The Oil and Gas Authority (OGA) approved the addition of BP and Equinor to the Endurance carbon storage licence. The Endurance reservoir has huge strategic importance as a large scale saline aquifer for CO2 storage in the offshore UK Continental Shelf enabling industrial decarbonisation from both industrial clusters. The group will operate pipelines and storage facilities transporting emissions from both industrial zones before depositing around 50% of UK industrial emissions in saline aquifers beneath the North Sea.
On Teesside, BP will work with the same partners, in a separate venture known as Net Zero Teesside (NZT). It aims to decarbonise a cluster of carbon-intensive businesses by as early as 2030 and deliver the UK’s first zero-carbon industrial cluster. Working in partnership with local industry the Project plans to capture up to 10 million tonnes of carbon dioxide emissions. To put this in present day context, Teesside industries account for 5.6% of industrial emissions in the UK and the location is home to 5 of the UK’s top 25 CO2 emitters.
On Humberside, Zero Carbon Humber (ZCH) is a different alliance that includes National Grid, Equinor and Drax, with plans to capture at least 17m tonnes of CO2 from hundreds of refineries and factories.

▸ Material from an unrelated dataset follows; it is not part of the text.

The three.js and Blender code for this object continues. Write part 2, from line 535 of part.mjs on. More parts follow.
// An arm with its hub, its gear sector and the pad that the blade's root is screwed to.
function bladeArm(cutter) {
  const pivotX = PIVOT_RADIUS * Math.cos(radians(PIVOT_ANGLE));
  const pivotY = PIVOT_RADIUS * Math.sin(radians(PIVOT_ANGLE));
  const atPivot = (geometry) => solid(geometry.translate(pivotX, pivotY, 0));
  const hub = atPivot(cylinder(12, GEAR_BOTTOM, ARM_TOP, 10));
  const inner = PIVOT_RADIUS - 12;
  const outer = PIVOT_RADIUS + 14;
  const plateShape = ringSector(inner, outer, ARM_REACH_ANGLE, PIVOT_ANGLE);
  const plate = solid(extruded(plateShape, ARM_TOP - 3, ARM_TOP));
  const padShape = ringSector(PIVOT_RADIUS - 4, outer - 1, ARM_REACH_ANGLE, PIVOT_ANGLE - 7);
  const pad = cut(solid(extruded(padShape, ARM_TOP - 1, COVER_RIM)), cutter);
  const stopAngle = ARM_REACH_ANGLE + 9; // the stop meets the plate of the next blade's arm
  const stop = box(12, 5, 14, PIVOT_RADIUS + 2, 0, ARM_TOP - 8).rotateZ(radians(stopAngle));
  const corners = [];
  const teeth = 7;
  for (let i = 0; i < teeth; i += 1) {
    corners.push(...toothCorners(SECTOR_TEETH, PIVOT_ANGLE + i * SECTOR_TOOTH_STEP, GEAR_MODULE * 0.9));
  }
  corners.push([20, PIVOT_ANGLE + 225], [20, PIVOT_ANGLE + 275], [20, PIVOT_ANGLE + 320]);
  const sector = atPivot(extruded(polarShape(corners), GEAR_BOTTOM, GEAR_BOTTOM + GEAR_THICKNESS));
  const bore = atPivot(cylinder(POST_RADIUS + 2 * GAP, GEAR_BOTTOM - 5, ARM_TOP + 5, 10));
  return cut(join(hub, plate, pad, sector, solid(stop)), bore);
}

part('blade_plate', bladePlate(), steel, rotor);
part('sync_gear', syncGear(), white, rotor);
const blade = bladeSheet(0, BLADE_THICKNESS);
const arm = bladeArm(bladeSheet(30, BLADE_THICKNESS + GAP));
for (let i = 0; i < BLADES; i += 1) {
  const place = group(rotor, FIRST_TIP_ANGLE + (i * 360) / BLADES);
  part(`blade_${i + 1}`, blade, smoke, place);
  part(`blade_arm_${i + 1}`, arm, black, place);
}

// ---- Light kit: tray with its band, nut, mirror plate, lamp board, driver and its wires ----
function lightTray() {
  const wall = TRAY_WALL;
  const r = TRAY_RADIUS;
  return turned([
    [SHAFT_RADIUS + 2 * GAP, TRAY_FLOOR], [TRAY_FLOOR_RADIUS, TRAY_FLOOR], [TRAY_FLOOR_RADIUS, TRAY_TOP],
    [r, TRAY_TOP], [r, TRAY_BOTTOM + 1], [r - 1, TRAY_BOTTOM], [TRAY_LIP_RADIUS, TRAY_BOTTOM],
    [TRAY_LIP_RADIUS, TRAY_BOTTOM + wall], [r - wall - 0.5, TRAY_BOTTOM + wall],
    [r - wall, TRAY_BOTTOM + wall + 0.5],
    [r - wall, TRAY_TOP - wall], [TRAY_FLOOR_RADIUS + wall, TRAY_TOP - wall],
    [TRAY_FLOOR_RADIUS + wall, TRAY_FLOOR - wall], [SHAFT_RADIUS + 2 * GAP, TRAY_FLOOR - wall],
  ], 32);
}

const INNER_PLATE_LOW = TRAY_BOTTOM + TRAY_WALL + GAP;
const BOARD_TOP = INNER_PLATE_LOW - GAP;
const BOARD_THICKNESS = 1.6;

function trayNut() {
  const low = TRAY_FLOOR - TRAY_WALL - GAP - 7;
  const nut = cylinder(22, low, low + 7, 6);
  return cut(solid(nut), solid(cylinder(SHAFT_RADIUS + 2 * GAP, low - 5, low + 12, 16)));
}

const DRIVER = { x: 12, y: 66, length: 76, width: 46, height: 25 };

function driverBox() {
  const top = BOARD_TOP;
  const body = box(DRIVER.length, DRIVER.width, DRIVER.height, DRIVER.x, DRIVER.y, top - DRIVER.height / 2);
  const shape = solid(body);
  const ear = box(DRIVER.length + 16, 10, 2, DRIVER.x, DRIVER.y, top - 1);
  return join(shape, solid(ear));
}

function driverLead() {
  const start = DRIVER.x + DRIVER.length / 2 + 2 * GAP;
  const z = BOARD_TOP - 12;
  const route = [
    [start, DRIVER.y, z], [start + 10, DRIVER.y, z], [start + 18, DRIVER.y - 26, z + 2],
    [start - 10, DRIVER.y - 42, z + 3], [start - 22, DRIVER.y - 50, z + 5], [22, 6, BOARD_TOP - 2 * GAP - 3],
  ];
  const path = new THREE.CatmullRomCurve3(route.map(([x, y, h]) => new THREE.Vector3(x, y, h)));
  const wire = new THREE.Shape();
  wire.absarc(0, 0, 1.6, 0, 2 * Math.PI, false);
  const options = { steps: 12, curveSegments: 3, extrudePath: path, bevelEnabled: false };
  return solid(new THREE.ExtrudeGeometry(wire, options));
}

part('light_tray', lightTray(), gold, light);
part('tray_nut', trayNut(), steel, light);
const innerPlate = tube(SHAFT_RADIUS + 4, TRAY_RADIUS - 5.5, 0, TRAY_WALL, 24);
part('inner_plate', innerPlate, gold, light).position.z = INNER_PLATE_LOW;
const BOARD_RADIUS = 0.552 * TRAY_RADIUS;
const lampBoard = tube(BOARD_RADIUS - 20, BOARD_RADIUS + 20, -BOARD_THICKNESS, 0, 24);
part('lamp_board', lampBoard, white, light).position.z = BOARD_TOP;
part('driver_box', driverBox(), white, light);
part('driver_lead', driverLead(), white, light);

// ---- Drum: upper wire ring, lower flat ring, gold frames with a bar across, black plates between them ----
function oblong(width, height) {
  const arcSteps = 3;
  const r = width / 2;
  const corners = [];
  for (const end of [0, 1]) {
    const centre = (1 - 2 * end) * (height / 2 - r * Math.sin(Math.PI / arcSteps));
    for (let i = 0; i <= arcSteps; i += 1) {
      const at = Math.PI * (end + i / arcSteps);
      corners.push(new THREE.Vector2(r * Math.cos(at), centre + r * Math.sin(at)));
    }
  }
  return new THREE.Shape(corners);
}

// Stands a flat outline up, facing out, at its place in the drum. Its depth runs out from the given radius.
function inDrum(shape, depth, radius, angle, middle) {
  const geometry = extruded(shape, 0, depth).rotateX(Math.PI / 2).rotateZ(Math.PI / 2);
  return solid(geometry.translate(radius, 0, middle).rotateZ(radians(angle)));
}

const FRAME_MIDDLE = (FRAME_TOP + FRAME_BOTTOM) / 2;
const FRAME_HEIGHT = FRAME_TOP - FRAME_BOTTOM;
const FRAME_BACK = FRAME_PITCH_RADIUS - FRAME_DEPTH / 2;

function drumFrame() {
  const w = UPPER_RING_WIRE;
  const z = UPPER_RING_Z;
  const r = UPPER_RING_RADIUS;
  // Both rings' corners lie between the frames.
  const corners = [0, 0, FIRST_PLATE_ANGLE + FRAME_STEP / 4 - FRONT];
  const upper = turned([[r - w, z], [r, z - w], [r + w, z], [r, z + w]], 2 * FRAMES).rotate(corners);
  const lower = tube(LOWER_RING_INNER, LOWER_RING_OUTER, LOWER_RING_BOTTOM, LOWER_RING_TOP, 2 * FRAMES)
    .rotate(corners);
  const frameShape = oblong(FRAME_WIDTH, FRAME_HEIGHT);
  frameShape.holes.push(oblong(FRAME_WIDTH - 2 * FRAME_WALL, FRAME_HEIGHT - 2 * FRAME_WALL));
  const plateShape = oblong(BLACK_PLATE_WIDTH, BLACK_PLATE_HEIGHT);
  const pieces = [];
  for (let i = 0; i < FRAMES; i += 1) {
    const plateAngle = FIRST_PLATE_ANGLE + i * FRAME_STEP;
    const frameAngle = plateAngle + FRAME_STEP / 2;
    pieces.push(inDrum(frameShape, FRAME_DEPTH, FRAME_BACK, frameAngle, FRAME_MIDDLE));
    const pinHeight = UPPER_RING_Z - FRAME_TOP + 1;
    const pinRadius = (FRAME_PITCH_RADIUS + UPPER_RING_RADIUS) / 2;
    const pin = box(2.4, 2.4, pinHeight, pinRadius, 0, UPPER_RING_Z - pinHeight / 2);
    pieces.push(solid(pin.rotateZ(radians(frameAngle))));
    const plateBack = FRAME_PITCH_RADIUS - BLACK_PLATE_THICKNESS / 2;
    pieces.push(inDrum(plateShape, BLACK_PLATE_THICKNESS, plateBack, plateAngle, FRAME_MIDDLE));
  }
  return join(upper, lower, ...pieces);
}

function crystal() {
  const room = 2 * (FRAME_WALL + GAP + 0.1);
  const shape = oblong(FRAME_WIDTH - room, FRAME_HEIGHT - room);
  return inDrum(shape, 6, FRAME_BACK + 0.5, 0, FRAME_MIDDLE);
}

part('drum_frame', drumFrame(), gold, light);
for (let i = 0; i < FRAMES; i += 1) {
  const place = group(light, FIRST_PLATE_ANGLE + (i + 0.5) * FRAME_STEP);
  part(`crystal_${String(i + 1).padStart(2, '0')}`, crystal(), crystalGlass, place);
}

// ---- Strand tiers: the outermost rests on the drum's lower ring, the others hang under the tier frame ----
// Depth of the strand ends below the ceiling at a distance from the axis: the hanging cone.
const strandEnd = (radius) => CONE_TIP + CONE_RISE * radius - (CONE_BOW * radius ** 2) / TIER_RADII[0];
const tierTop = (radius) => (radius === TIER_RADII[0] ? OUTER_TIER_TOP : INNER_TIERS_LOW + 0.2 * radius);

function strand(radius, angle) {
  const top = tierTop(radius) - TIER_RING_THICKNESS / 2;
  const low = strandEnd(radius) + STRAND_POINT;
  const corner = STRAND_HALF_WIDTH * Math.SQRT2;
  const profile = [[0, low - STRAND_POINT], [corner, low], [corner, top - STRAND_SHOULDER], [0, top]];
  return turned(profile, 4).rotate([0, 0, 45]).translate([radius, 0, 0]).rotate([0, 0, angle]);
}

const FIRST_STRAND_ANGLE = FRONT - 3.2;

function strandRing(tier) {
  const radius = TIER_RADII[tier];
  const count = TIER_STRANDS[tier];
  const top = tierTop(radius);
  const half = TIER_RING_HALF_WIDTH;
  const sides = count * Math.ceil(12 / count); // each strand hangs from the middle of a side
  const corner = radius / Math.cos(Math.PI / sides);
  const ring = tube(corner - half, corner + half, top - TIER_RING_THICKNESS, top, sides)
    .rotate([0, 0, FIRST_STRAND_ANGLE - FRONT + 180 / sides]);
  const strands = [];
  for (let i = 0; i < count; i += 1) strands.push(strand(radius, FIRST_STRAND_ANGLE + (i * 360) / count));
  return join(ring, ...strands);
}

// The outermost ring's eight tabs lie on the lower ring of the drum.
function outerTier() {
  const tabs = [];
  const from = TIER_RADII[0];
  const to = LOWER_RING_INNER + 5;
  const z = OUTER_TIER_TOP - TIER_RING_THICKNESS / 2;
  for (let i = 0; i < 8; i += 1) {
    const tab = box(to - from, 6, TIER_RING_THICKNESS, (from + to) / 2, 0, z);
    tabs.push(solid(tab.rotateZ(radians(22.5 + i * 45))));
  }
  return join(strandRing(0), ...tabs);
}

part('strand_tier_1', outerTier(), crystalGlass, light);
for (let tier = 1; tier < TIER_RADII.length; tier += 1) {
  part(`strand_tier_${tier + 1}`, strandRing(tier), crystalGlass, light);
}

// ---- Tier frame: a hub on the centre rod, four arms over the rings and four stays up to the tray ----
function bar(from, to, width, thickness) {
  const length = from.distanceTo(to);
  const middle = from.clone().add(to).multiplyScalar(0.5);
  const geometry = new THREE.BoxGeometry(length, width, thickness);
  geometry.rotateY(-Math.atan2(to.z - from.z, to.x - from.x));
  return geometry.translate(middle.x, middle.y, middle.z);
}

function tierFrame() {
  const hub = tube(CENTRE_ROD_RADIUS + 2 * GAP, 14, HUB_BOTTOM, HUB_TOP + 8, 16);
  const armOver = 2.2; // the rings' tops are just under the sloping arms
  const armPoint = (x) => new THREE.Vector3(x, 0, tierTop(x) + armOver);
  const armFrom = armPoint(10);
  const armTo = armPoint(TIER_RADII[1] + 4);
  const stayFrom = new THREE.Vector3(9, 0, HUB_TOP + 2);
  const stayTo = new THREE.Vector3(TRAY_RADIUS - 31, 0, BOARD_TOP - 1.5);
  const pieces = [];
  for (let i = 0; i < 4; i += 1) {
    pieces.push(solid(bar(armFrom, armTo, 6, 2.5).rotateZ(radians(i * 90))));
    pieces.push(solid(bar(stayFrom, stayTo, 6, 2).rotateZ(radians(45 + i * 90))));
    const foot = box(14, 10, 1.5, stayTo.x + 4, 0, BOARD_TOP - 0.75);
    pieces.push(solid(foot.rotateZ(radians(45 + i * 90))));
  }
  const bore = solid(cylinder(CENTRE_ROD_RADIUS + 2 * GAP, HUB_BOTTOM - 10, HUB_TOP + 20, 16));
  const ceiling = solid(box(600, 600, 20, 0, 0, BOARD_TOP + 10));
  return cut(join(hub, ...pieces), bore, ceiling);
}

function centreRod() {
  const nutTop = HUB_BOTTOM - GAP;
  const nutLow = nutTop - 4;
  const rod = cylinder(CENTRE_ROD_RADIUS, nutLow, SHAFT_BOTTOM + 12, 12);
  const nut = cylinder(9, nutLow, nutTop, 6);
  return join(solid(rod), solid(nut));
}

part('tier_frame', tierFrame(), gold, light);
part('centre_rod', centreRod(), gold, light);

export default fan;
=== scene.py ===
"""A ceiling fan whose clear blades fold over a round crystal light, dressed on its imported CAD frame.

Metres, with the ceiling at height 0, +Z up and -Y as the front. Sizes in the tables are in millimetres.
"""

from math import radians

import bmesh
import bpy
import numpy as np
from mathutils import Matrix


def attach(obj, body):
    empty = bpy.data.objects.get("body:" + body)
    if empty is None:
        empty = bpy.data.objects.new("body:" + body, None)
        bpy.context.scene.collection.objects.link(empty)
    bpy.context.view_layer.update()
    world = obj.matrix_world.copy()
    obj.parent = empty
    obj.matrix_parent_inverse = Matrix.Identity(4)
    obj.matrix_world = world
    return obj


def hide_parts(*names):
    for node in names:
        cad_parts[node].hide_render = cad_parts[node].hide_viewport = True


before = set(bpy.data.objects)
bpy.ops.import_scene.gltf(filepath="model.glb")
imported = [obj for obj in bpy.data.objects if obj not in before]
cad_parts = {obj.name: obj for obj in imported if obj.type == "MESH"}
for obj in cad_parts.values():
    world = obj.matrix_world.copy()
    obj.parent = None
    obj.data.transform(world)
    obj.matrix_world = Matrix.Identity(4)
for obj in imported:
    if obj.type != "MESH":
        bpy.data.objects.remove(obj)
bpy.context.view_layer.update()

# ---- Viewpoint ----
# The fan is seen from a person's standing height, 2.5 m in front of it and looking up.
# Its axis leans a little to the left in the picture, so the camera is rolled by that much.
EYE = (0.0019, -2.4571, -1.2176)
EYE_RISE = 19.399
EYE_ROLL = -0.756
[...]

The Humber region is looking to hydrogen as one of the key fuels of the future. It can be blended with natural gas to lower the carbon footprint in industrial manufacturing where high temperatures are required, including steel and chemicals. To take advantage of the Hydrogen alternative, the UK will require a source of low carbon hydrogen at a commercial scale. The ZCH proposals offer low carbon hydrogen production at scale at the H2H Saltend site and other sites along the pipeline route.
Drax Power Station in North Yorkshire, is the largest single source of renewable energy in Britain through the use of sustainably sourced wood pellets. A new bioenergy with carbon capture and storage (BECCS) pilot facility is being installed within Drax’s CCUS Incubation Area. Combined with the BECCS technology, the overall process of electricity generation removes more CO2 from the atmosphere than it releases, delivering “negative emissions power”. The pioneering greenhouse gas removal (GGR) technology means Drax will become a carbon negative company by 2030.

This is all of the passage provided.